• Material provided
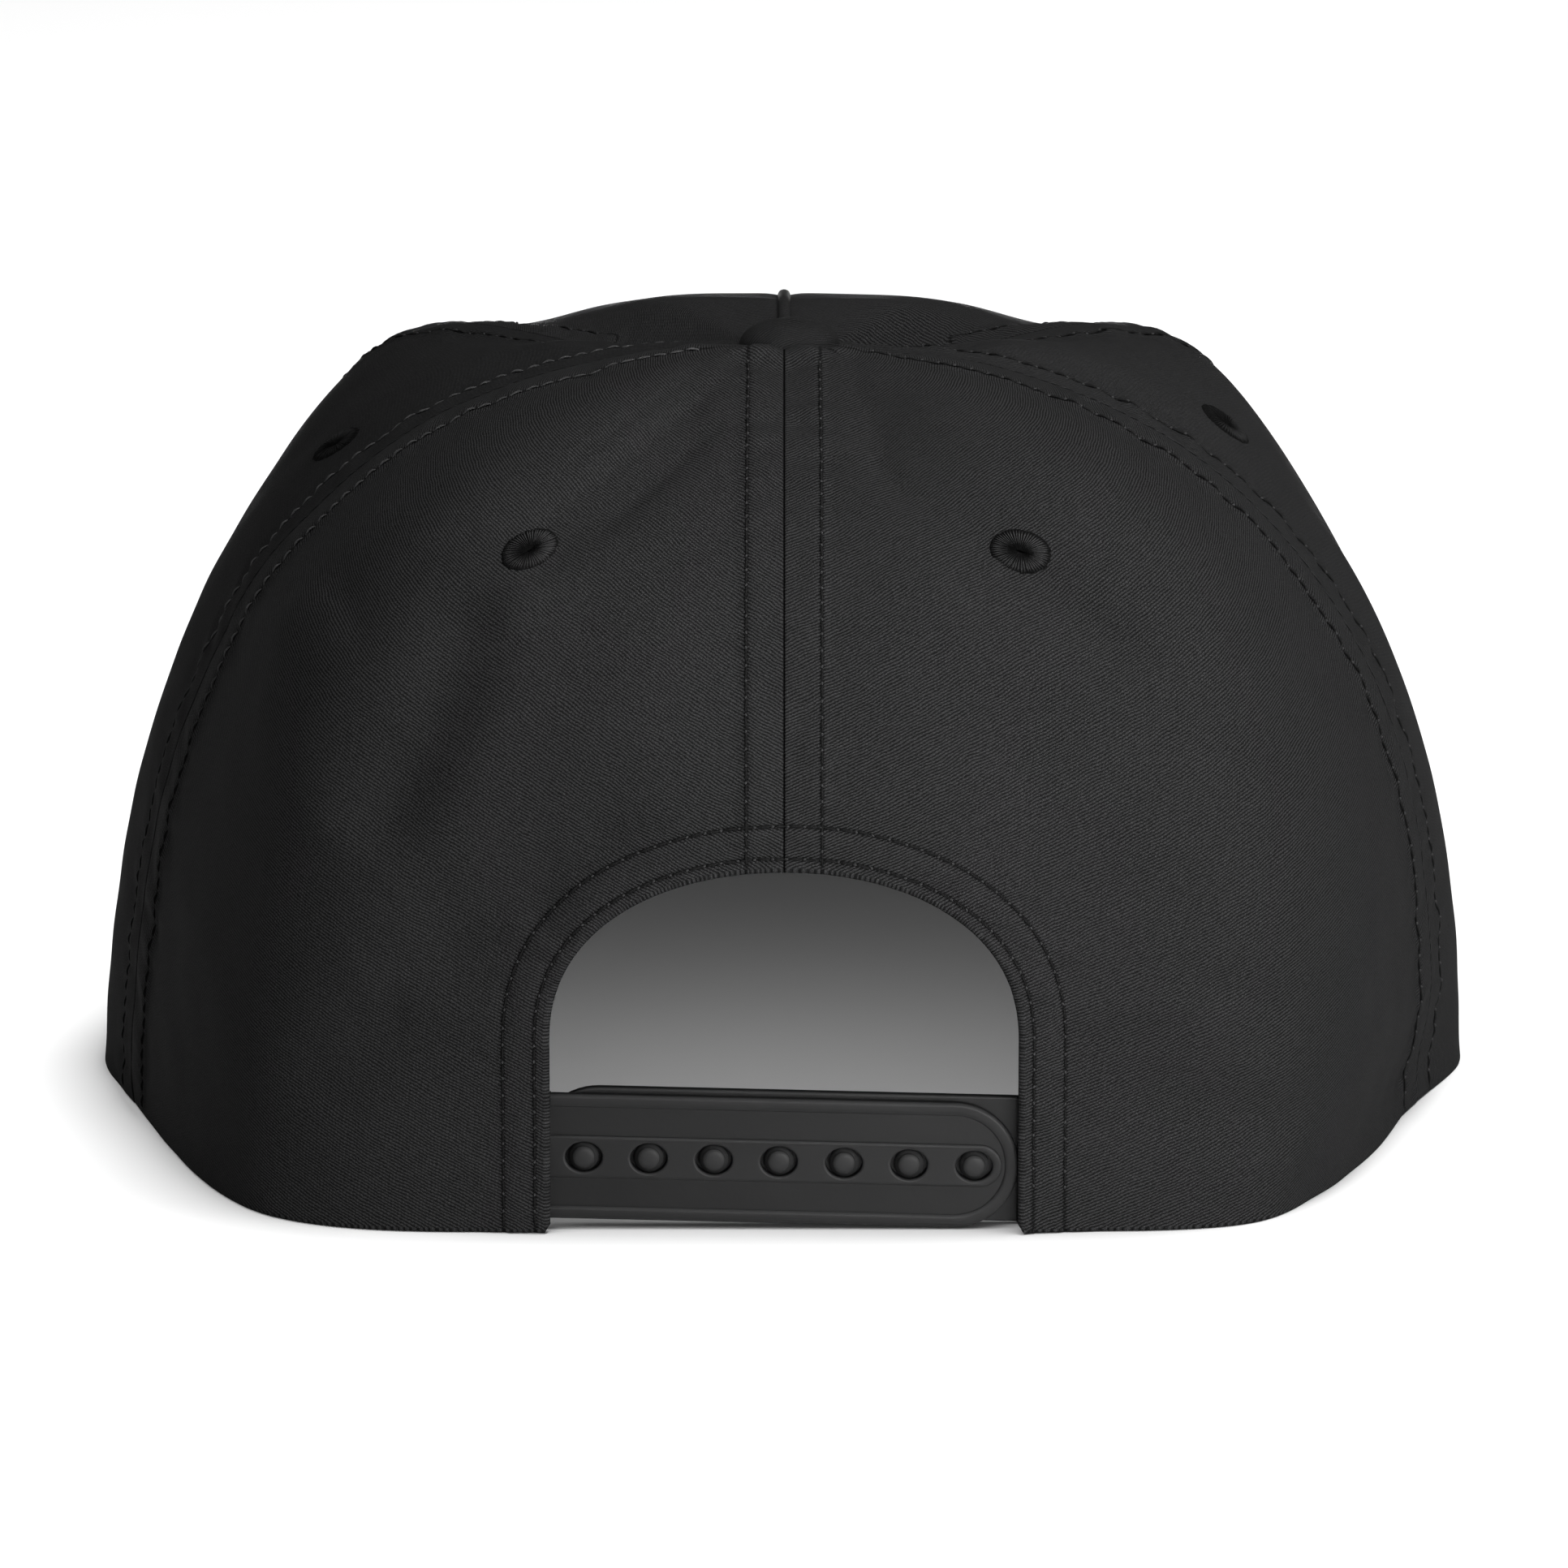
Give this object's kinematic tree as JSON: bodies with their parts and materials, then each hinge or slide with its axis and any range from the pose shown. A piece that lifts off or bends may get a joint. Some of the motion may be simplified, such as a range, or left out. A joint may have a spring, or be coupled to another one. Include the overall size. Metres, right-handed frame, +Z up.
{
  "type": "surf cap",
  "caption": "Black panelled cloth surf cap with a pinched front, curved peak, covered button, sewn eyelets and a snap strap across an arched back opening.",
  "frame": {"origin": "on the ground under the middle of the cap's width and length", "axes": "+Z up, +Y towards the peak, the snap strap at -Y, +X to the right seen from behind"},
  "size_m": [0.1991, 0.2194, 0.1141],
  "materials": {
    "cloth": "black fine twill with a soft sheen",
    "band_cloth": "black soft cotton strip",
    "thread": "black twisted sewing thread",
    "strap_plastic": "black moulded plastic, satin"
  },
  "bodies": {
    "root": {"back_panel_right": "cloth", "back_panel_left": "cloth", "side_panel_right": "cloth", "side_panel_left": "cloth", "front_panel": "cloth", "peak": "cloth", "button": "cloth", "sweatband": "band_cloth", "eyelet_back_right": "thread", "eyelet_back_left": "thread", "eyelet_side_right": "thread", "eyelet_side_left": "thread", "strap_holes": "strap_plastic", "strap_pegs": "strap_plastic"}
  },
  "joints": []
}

• Request
Copy all data exactly, start to finish.

• Complete answer
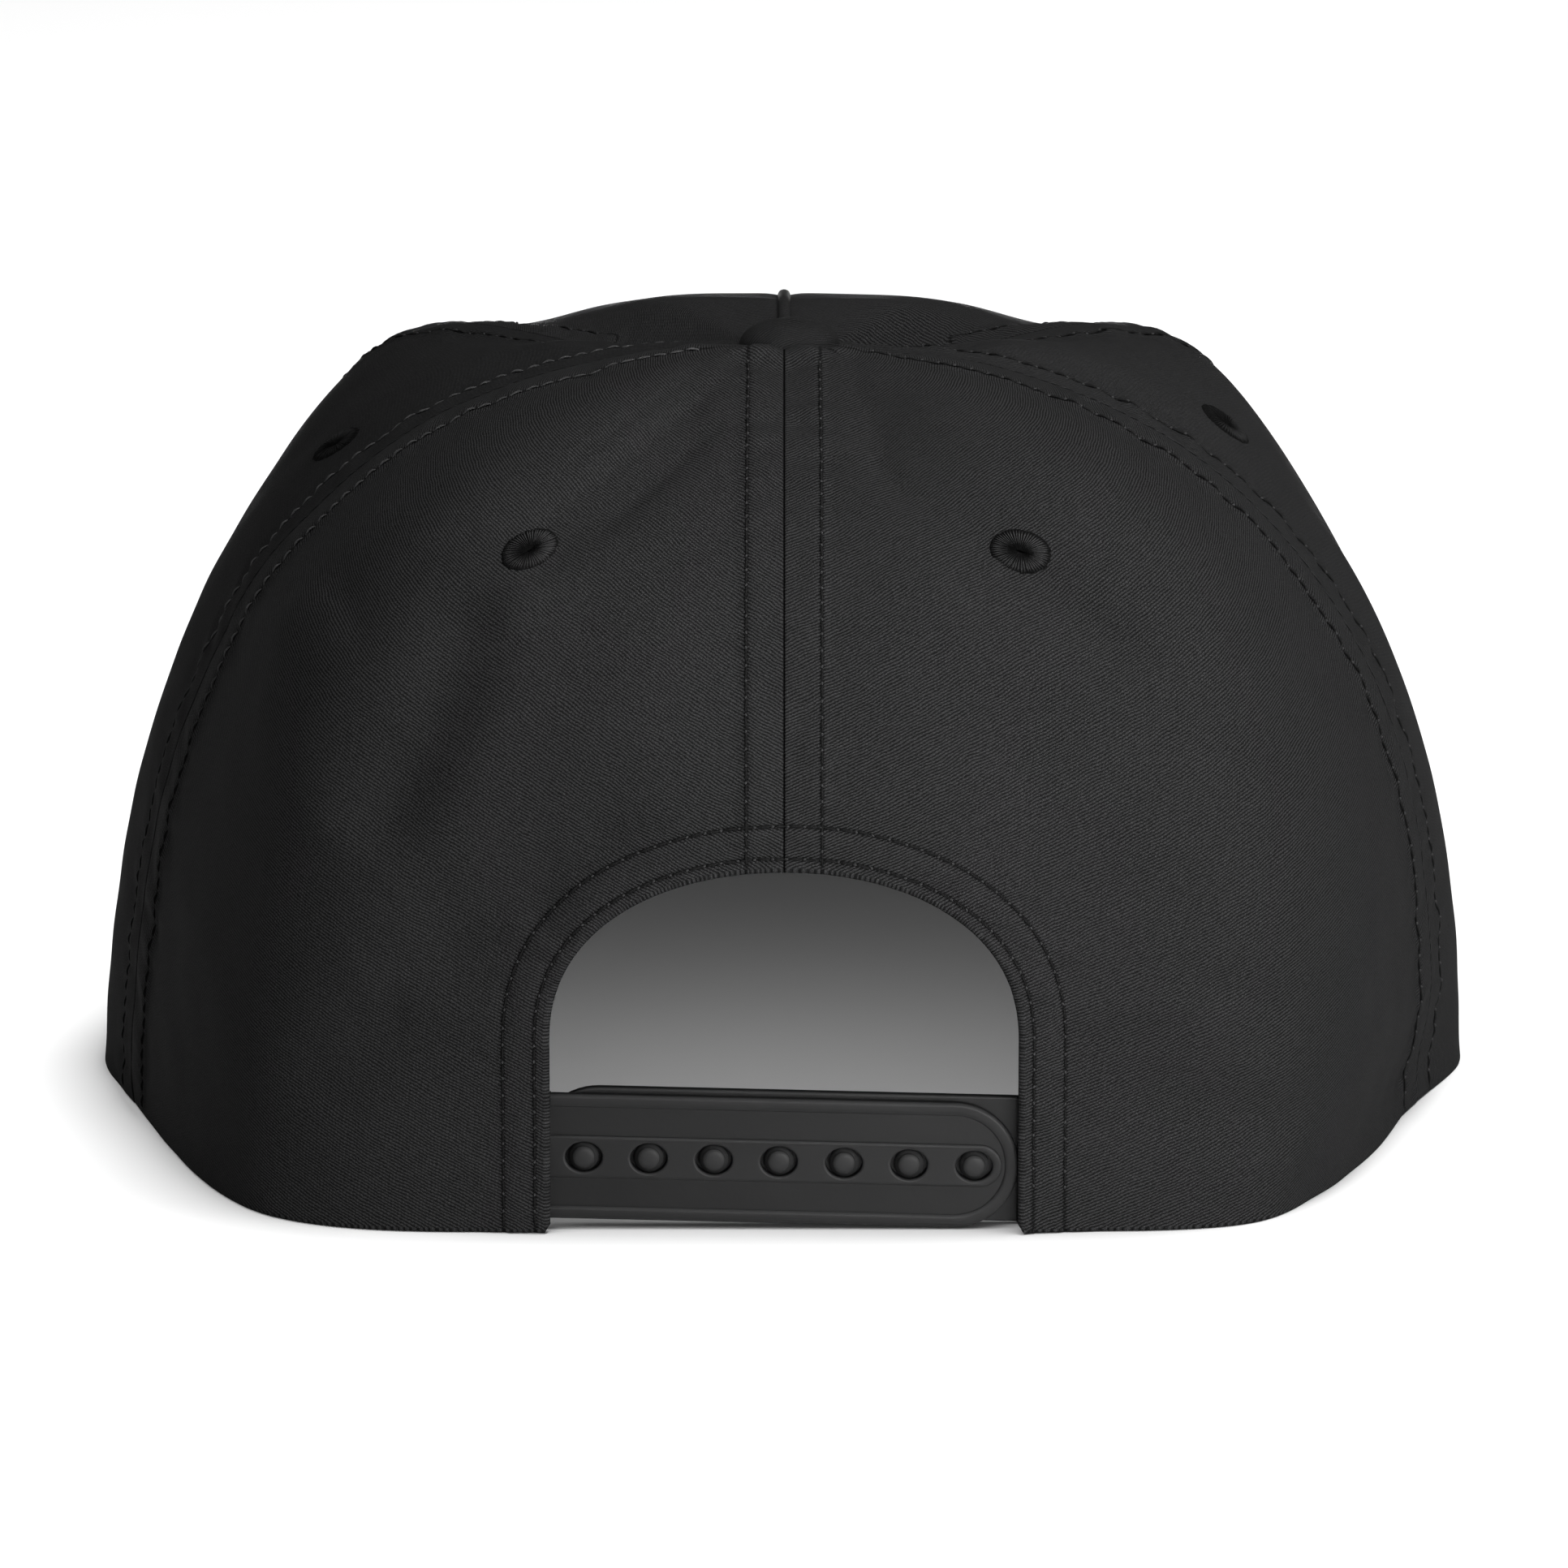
Give this object's kinematic tree as JSON: bodies with their parts and materials, then each hinge or slide with its axis and any range from the pose shown. A piece that lifts off or bends may get a joint. Some of the motion may be simplified, such as a range, or left out. A joint may have a spring, or be coupled to another one. Include the overall size. Metres, right-handed frame, +Z up.
{
  "type": "surf cap",
  "caption": "Black panelled cloth surf cap with a pinched front, curved peak, covered button, sewn eyelets and a snap strap across an arched back opening.",
  "frame": {"origin": "on the ground under the middle of the cap's width and length", "axes": "+Z up, +Y towards the peak, the snap strap at -Y, +X to the right seen from behind"},
  "size_m": [0.1991, 0.2194, 0.1141],
  "materials": {
    "cloth": "black fine twill with a soft sheen",
    "band_cloth": "black soft cotton strip",
    "thread": "black twisted sewing thread",
    "strap_plastic": "black moulded plastic, satin"
  },
  "bodies": {
    "root": {"back_panel_right": "cloth", "back_panel_left": "cloth", "side_panel_right": "cloth", "side_panel_left": "cloth", "front_panel": "cloth", "peak": "cloth", "button": "cloth", "sweatband": "band_cloth", "eyelet_back_right": "thread", "eyelet_back_left": "thread", "eyelet_side_right": "thread", "eyelet_side_left": "thread", "strap_holes": "strap_plastic", "strap_pegs": "strap_plastic"}
  },
  "joints": []
}